El problema principal son los partidos políticos. La mayor parte de los escándalos de corrupción deriva de su financiación. Sucede que en España los partidos han estado largamente sobreprotegidos mediante el sistema electoral, numerosas prerrogativas, abundantes subvenciones públicas y ausencia de control. Como consecuencia, se han podido profesionalizar como políticos muchas personas con escaso coste de oportunidad en otras actividades. El fruto es que el nivel medio de la clase política española es posiblemente el más bajo de Europa (incluso en Grecia y en Portugal los primeros ministros y los ministros de Hacienda son capaces de leer y tener una conversación con sus colegas europeos en inglés). El reclutamiento de afiliados se basa en la fidelidad, de modo que los partidos están mayoritariamente formados por buscadores de cargos. El resultado es una verdadera oligarquía, es decir, el gobierno de los peores.
La corrupción llegó a su cenit con el boom inmobiliario y las otras burbujas. Pero ya había empezado antes: el primer escándalo que desveló el sistema de comisiones del 3% para el partido se dio en 1990. Y ha continuado después, con la diferencia de que ahora los intermediarios que cobran una comisión añadida son miembros del propio partido o los cargos públicos directamente. Ya no sorprende que, año tras año, los países europeos con más altos niveles de percepción de la corrupción sean, según la organización Transparencia Internacional, el grupo de naciones a los que los anglosajones denominan PIGS (Portugal, Irlanda, Grecia y España, con S de Spain).
La selección de los políticos podría cambiar algo mediante la introducción de listas abiertas en las elecciones. En cambio, sería un error suponer que la relación entre los ciudadanos y los políticos mejoraría con un sistema electoral mayoritario a la inglesa, en el que sólo se elige un diputado en cada circunscripción, como se ha propuesto últimamente. Ese sistema congrega lo peor de los dos mundos: crea mayorías de escaños de un sólo partido con una minoría de votos y descarta la posibilidad de que los ciudadanos elijan entre varios individuos para ocupar un mismo escaño. En Gran Bretaña, como sin duda pasaría en España, las cúpulas de los partidos nombran centralizadamente el candidato en cada circunscripción, con lo cual se refuerza la concentración de poder y la subordinación de los diputados a las órdenes del jefe. En España ese sistema fue ya probado en el pasado y sería otra vez el paraíso del caciquismo.

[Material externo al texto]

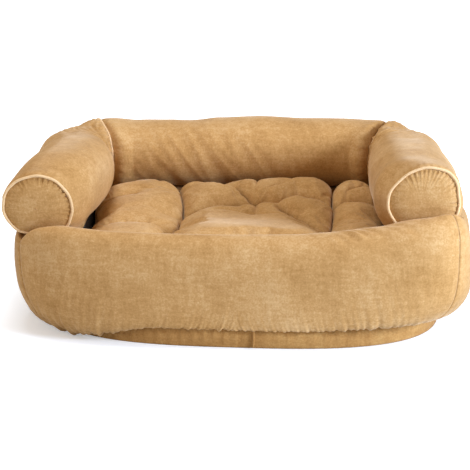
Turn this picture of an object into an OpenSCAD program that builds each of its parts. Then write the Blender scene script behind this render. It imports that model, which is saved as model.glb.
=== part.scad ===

El problema no se resuelve tampoco con las llamadas elecciones “primarias”. Este invento procede de Estados Unidos, donde los partidos no son organizaciones de afiliados, como en Europa, sino listas de electores. En las primarias estadounidenses del 2008 votaron unos dos tercios de los que lo hicieron en la elección final. En España, en cambio, las llamadas “primarias” de algunos partidos han movilizado a menos del dos por ciento de sus votantes, es decir, a los afiliados en busca de un líder repartidor de cargos.
Otras reformas deberían introducir control externo y transparencia en las finanzas de los partidos políticos, incluidas sus organizaciones locales, así como sus ramas juveniles y fundaciones. En todas las administraciones públicas –central, autonómica y local– debería darse prioridad a una eficiente gestión profesional sin partidismos y a la publicidad de contratos y licencias. Para que las medidas de control fueran efectivas sería esencial que los organismos judiciales pudieran imponer sanciones. Pero eso requeriría más medios humanos y menos trámites burocráticos en la justicia, que es lo contrario de lo que le está haciendo el Ministerio.
Es muy poco probable que los partidos impulsen este tipo de reformas por sí mismos. La reacción de los políticos al escándalo de los sobresueldos muestra que tienen miedo de que se sepa lo que hacen o creen que la gente no los valoraría ni siquiera por lo poco que cobran (en comparación con la mayor parte de los políticos europeos).
Un impulso reformista desde fuera podría tomar inspiración en lo que se intentó en Italia. Ante el ahogo causado por el hiperpartidismo y la corrupción generalizada, el jefe del Estado nombró a un presidente de Gobierno competente y apartidista, el cual formó un Gobierno sin un solo miembro de ningún partido político y el apoyo del 90% del Parlamento. Fueron probablemente los mejores quince meses de gestión pública en la historia de la Italia moderna, que ahora quedarán interrumpidos. En ausencia de una Operación Monti para España, la predicción más probable es la senda griega: un mayor enroque y la consiguiente disgregación de los partidos y, como consecuencia, peor gestión pública y más hundimiento económico, mayor degeneración política y, desde luego, aún mayor corrupción.
Josep M. Colomer, profesor de investigación en Ciencia Política en el Intstituto de Análisis Económico del CSIC.